* DATA EXCERPT

========================================================================

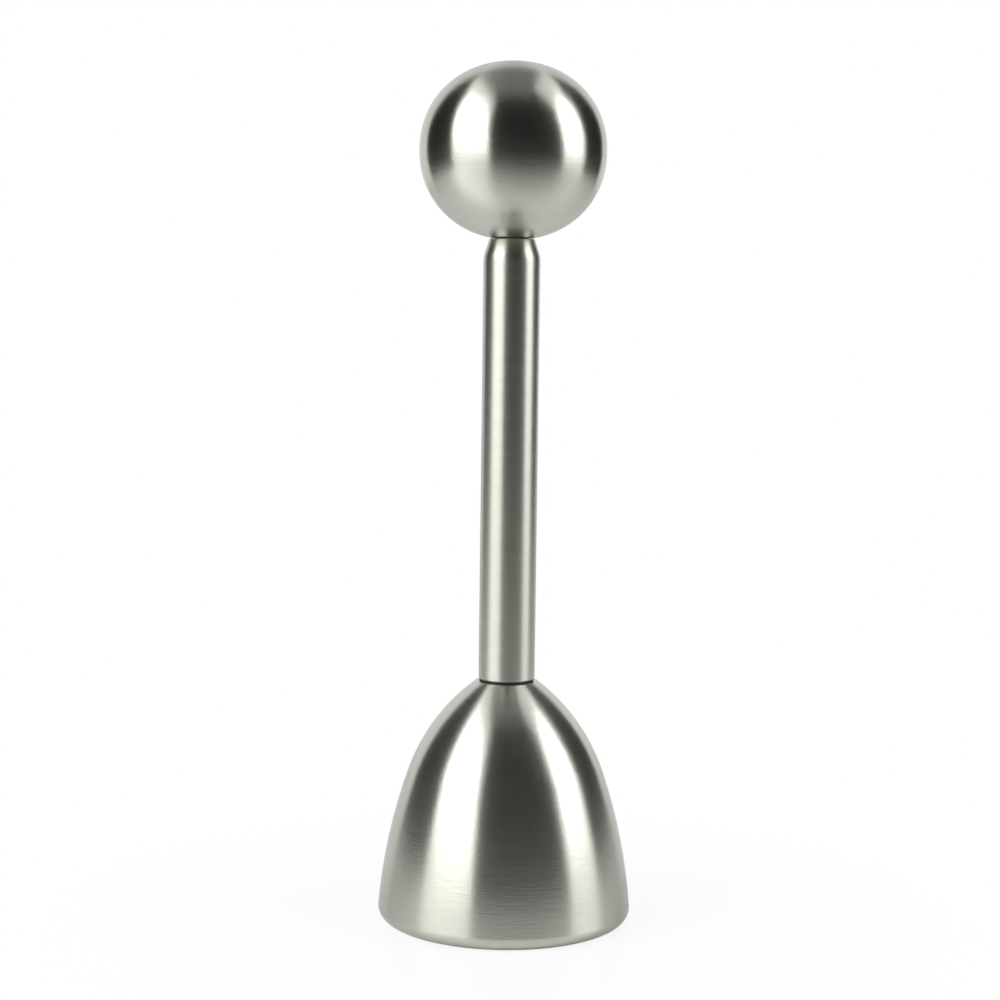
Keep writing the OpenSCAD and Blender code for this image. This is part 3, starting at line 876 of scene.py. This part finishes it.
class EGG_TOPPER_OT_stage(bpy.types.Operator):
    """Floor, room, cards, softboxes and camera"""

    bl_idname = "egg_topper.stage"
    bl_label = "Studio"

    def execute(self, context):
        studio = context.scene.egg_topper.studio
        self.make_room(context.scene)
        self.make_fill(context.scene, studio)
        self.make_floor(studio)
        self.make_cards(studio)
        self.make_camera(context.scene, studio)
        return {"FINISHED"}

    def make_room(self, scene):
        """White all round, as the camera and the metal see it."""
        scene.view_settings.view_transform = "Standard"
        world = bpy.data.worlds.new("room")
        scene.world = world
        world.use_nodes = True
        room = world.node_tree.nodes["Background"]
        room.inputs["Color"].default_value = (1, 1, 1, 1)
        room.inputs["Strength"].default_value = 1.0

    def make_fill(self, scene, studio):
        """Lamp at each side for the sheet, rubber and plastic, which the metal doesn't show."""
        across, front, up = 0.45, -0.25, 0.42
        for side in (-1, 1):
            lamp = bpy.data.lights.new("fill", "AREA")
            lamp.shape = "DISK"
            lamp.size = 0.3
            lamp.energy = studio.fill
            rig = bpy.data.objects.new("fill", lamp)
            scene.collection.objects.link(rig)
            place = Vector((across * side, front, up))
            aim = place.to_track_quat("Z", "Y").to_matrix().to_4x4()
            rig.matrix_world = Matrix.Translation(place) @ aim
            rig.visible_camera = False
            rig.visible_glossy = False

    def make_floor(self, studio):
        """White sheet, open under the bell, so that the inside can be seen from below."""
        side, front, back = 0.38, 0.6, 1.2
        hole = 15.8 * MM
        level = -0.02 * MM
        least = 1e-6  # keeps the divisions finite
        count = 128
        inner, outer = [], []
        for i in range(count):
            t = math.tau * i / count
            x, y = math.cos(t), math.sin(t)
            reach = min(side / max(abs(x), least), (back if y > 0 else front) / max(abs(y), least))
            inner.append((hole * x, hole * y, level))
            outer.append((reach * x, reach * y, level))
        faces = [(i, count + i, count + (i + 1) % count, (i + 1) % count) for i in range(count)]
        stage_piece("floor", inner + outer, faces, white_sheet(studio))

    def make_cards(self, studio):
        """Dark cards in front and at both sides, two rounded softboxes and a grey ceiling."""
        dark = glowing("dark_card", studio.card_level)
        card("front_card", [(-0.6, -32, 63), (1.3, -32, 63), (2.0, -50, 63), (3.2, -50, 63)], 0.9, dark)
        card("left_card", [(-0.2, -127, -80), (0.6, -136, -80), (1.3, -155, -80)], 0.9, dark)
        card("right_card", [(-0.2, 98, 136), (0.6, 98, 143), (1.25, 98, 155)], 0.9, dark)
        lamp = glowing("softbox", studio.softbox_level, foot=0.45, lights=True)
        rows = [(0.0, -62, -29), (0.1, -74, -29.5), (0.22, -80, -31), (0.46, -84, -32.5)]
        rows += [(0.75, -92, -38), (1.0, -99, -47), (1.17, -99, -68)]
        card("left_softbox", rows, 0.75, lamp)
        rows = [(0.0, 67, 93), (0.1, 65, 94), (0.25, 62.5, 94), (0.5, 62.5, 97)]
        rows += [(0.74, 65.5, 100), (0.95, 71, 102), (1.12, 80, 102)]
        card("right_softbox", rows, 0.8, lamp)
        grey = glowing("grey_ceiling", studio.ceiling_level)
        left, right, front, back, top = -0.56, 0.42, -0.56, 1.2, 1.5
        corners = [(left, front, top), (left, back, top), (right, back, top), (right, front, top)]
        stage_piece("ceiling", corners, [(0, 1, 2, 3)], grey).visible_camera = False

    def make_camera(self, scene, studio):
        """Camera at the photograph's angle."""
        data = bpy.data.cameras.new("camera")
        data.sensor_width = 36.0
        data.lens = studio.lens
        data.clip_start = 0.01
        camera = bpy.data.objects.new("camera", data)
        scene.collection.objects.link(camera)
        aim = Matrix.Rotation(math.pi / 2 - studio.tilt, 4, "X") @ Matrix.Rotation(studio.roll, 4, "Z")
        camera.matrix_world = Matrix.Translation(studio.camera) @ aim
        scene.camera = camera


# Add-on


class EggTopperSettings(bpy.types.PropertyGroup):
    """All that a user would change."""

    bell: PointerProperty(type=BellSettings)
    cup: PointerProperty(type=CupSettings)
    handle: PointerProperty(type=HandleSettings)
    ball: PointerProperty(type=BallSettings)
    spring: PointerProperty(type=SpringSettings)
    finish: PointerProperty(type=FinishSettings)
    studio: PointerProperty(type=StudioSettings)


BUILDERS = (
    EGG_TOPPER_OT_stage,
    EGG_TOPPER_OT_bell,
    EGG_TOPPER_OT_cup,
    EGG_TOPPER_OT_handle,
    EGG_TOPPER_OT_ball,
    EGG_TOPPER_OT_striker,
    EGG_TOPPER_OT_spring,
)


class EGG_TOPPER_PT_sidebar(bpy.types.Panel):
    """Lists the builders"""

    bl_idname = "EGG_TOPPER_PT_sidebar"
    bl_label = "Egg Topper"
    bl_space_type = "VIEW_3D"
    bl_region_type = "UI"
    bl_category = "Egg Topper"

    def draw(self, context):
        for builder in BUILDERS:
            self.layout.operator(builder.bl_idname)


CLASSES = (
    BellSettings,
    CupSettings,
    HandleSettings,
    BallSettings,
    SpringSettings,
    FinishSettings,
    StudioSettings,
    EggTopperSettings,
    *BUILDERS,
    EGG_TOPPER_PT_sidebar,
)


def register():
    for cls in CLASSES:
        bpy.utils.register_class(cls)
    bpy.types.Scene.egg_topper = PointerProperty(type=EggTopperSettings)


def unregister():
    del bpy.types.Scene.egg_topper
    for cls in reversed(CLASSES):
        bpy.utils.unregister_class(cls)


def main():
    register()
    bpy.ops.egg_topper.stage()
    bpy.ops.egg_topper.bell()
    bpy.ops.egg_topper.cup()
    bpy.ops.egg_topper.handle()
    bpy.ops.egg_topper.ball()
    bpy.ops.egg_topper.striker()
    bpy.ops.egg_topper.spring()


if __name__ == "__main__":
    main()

========================================================================

* DIRECTIONS FOR THIS TASK
Everything from the first line above through the line that contains "room, cards, softboxes" should be duplicated exactly, please, and nothing beyond it.

* EXERCISE RESPONSE
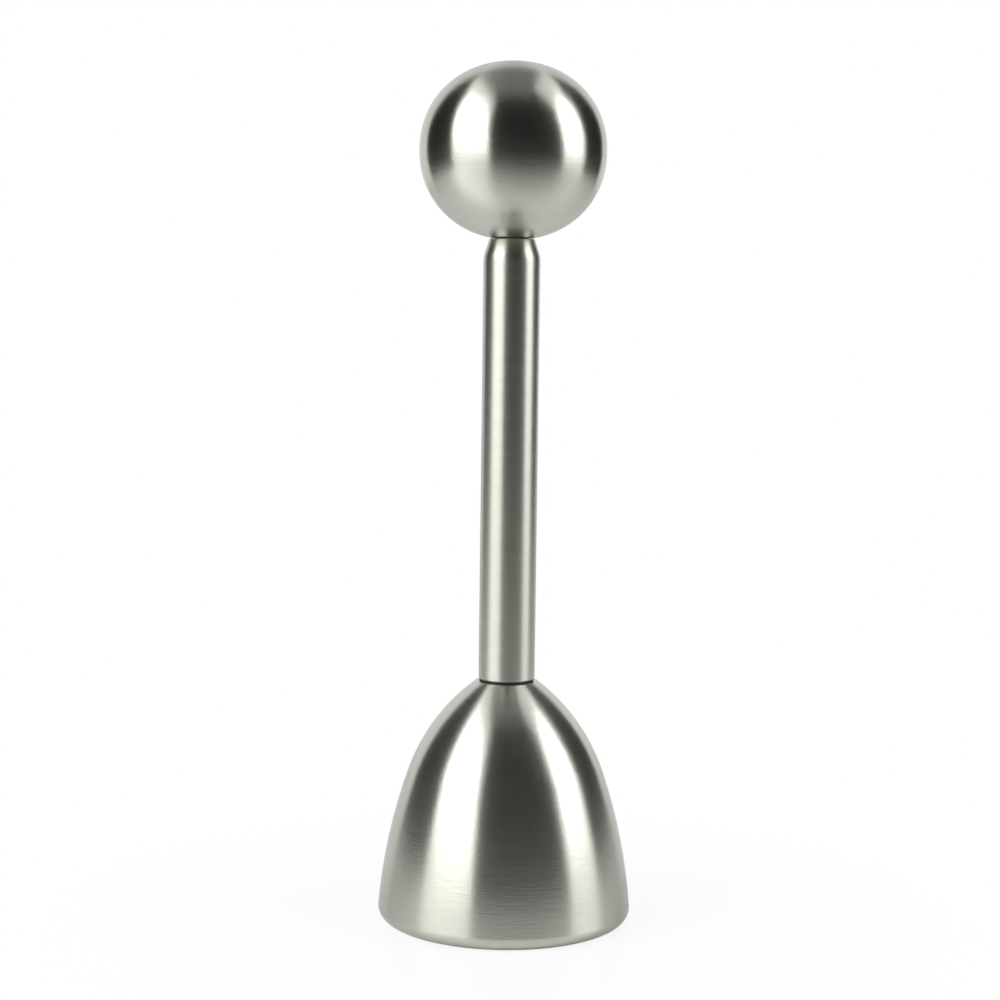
Keep writing the OpenSCAD and Blender code for this image. This is part 3, starting at line 876 of scene.py. This part finishes it.
class EGG_TOPPER_OT_stage(bpy.types.Operator):
    """Floor, room, cards, softboxes and camera"""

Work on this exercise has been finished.